Ex. 2 is an A minor arpeggio (A–C–E) in the same position, but this time we’re using 16th-notes to create a rhythmically displaced feel. Practice each example separately to really get comfortable with the rhythmic feel of the triplets and the 16th-notes. An often-forgotten aspect to teaching sweeping is rhythm, especially in the picking hand. Zero in on the rest strokes and rhythmic feel. Try to make it groove.
Now that we’ve worked on both triplet- and 16th-note-based licks, let’s put them together. Ex. 3 alternates between the two. This is a fantastic exercise to really get a feel for the rhythmic intricacies of the picking hand while sweeping. Harmonically, it’s a Bdim7 chord (B–D–F–Ab), but remember: In a diminished chord any note can function as the root.
Since rhythm is such an important and often neglected aspect when talking about sweep picking, let’s take a singular approach for Ex. 4. It’s the same rhythmic figures as in Ex. 3, but you mute the strings with your left hand. Really try to feel the pulse. I like to alternate a few repetitions of Ex. 3 and Ex. 4. I find that whenever I have trouble with any sweeping section, practicing just the picking-hand rhythm for a few minutes immediately improves my playing.
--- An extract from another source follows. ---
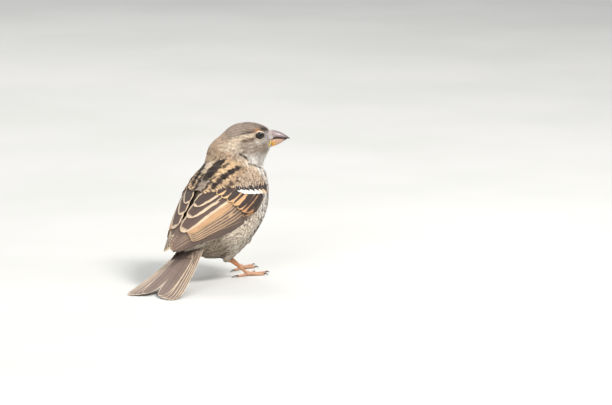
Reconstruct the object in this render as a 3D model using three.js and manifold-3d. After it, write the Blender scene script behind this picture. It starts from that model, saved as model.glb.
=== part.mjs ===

Let’s dive into more advanced musical examples. If you’re new to this technique, spend some quality time with the previous examples and speed them up a bit before tackling these. You don’t have to be perfect, but you should be comfortable with the technique. Go back to them every now and then and see how you improved—but don’t spend forever on one example. If you get stuck, move on and come back to it after a couple of weeks of having worked on other sweep licks. It’ll keep you motivated and expand your vocabulary quicker.
Jason Becker is an absolute sweep-picking legend and Ex. 5 is heavily influenced by his work. It’s mostly the same triplet pattern of Ex. 1, but we’re moving through different diatonic arpeggios in the key of D. Jason’s trademark sweeps move through different inversions of the same arpeggio to create a sequenced or cascading sound. He often outlines specific triads on the top strings to create different harmonies. Here, I added an A major triad over the D chord in measure 1 and a D major triad over G to create movement.
Another well-known sweeping aficionado from the neo-classical school is Yngwie J. Malmsteen. Ex. 6 is a diminished arpeggio run in E minor—specifically over the V chord, which is B. When you play a diminished arpeggio a half-step above the root of the V chord it creates a dominant sound that resolves nicely back to E. It’s a trademark lick that’s all over Yngwie’s playing and very neoclassical sounding. Also note that Yngwie often crams as many notes as necessary into a bar to get to his target note often creating odd subdivisions that can be hard to count. The septuplets emulate that.
Yngwie Malmsteen – Arpeggios from Hell
Ex. 7 moves into a more modern sounding approach. It’s inspired by the amazing Frank Gambale, who is likely most identified with sweep picking. The line is based on the B minor pentatonic scale and can be used over a Bm7 chord. It’s a very angular and fusion-y sounding line that starts out with a few descending sweeps. There is an added 9 in the pattern before we go into full shred mode and sweep through a few more pentatonic positions until we reach the high B. The last two descending sweeps are a bit tricky as you end the first group on an upstroke and start the next group on an upstroke as well. Don’t worry if you don’t play strict triplets there. It’s part of what makes this lick sound cool. There’s a lot of barring going on but don’t worry too much if some notes ring together. That can create an interesting sound while you clean it up over time.
The last lick (Ex. 8) is what I call a “circular” sweep because you repeat the lowest and highest note and it’s a strict one-note-per-string idea. This example is inspired by John Petrucci’s sweeping licks and Finnish virtuoso Mika Tyyskä, aka Mr. Fastfinger. It has an aggressive chunky sound to it due to all the notes being picked and some notes doubled. The progression is D-major to E-major to Gb-minor and to make it more interesting, I changed the highest note around as it hits the 3rd, 11th, 5th and 13th of each chord, creating a nice little melody on the top string.
Ginger Fox – Full playthrough – Mika Tyyskä Mr. Fastfinger
With diligent practice sweep picking can be integrated into nearly any style of playing. Just remember to really lean into those rest strokes and make the motions as smooth as possible. Keep shredding!